DIRECTIONS >> Below are entries. Copy exactly the lines running from the line that holds "for index, azimuth" to the line that holds "imported = [obj", with both ends included.
### SUPPLIED MATERIAL
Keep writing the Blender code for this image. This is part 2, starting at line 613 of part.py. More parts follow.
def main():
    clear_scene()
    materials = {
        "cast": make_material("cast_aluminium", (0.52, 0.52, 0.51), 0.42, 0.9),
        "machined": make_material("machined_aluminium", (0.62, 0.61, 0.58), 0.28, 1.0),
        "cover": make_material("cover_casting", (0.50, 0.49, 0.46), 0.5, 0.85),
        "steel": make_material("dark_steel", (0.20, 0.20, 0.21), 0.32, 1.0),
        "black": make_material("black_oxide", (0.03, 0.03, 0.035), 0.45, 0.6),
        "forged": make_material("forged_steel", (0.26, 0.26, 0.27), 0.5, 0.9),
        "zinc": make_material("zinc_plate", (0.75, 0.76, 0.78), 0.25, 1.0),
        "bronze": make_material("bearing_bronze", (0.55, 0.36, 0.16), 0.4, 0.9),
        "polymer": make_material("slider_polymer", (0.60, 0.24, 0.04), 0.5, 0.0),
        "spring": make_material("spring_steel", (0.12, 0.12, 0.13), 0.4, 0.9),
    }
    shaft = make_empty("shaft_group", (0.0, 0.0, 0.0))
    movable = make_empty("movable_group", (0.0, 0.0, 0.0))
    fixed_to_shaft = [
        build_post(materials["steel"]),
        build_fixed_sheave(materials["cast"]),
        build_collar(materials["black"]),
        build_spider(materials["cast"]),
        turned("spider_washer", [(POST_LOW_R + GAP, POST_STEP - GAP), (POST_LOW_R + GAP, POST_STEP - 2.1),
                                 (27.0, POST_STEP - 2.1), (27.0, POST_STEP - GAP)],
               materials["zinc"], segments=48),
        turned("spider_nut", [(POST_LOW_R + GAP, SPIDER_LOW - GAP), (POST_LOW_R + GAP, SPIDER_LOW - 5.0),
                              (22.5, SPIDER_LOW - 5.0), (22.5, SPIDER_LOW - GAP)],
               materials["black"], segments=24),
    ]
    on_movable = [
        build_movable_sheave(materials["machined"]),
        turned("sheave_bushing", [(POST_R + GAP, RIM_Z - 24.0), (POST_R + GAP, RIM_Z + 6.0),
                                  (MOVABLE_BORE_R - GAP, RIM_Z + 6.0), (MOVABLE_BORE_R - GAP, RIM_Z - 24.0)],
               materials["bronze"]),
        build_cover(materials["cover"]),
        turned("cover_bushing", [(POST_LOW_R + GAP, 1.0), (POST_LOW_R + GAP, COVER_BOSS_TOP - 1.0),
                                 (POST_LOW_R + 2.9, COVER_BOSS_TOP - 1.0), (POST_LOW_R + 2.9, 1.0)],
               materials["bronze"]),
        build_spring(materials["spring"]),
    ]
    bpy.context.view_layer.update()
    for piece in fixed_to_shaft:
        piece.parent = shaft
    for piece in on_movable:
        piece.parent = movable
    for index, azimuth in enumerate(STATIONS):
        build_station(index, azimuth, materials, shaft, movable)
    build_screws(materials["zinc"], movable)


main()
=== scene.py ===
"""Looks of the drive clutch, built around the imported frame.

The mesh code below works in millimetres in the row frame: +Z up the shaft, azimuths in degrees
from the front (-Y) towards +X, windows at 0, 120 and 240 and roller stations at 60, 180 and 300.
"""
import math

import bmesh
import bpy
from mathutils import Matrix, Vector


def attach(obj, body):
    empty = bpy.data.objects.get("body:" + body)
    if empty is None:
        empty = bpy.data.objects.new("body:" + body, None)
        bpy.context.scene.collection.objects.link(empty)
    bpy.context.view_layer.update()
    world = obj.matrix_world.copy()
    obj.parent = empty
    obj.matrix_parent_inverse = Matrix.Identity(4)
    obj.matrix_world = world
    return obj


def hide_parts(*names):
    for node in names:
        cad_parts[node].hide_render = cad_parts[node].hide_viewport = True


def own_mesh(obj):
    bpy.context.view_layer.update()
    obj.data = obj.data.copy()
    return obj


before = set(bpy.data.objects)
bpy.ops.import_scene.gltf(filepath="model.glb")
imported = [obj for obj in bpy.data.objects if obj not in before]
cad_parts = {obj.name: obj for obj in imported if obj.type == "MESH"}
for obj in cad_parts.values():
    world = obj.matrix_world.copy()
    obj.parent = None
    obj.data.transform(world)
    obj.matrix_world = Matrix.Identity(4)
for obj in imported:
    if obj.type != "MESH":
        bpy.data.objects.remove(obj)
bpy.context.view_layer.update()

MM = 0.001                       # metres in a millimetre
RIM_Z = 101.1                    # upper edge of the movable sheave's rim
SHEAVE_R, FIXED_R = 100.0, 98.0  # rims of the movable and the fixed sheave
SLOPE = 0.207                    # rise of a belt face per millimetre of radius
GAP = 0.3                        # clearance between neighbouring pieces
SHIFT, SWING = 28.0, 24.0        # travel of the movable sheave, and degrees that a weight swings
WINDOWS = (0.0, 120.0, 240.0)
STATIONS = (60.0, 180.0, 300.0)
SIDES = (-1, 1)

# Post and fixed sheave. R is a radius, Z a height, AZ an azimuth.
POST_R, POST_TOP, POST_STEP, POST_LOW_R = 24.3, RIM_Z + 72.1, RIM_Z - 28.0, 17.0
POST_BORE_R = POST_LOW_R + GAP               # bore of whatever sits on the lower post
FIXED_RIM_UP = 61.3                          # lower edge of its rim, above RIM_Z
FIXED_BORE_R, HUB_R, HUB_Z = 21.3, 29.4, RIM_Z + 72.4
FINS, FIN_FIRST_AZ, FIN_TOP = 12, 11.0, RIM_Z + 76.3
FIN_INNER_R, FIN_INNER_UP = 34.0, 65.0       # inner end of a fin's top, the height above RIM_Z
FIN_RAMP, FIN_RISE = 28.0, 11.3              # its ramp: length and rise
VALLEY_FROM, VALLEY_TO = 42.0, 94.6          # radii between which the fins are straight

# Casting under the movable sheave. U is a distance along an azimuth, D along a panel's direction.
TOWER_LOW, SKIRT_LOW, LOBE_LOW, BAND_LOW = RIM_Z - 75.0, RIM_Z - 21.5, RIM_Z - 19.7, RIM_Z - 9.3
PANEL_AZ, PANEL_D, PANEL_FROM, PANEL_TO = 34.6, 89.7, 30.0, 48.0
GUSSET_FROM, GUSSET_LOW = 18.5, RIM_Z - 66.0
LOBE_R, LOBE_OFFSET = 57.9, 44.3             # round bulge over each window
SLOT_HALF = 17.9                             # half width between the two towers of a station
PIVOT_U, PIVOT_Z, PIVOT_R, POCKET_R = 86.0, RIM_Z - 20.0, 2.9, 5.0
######
### SUPPLIED MATERIAL
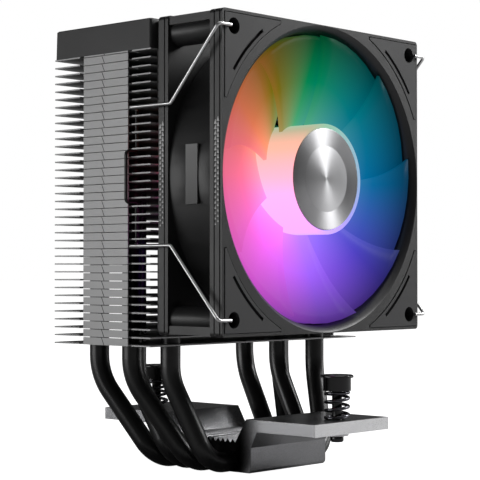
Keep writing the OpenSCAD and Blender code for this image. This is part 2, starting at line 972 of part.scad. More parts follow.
######
SOLUTION FOR THIS EXERCISE >>
    for index, azimuth in enumerate(STATIONS):
        build_station(index, azimuth, materials, shaft, movable)
    build_screws(materials["zinc"], movable)


main()
=== scene.py ===
"""Looks of the drive clutch, built around the imported frame.

The mesh code below works in millimetres in the row frame: +Z up the shaft, azimuths in degrees
from the front (-Y) towards +X, windows at 0, 120 and 240 and roller stations at 60, 180 and 300.
"""
import math

import bmesh
import bpy
from mathutils import Matrix, Vector


def attach(obj, body):
    empty = bpy.data.objects.get("body:" + body)
    if empty is None:
        empty = bpy.data.objects.new("body:" + body, None)
        bpy.context.scene.collection.objects.link(empty)
    bpy.context.view_layer.update()
    world = obj.matrix_world.copy()
    obj.parent = empty
    obj.matrix_parent_inverse = Matrix.Identity(4)
    obj.matrix_world = world
    return obj


def hide_parts(*names):
    for node in names:
        cad_parts[node].hide_render = cad_parts[node].hide_viewport = True


def own_mesh(obj):
    bpy.context.view_layer.update()
    obj.data = obj.data.copy()
    return obj


before = set(bpy.data.objects)
bpy.ops.import_scene.gltf(filepath="model.glb")
imported = [obj for obj in bpy.data.objects if obj not in before]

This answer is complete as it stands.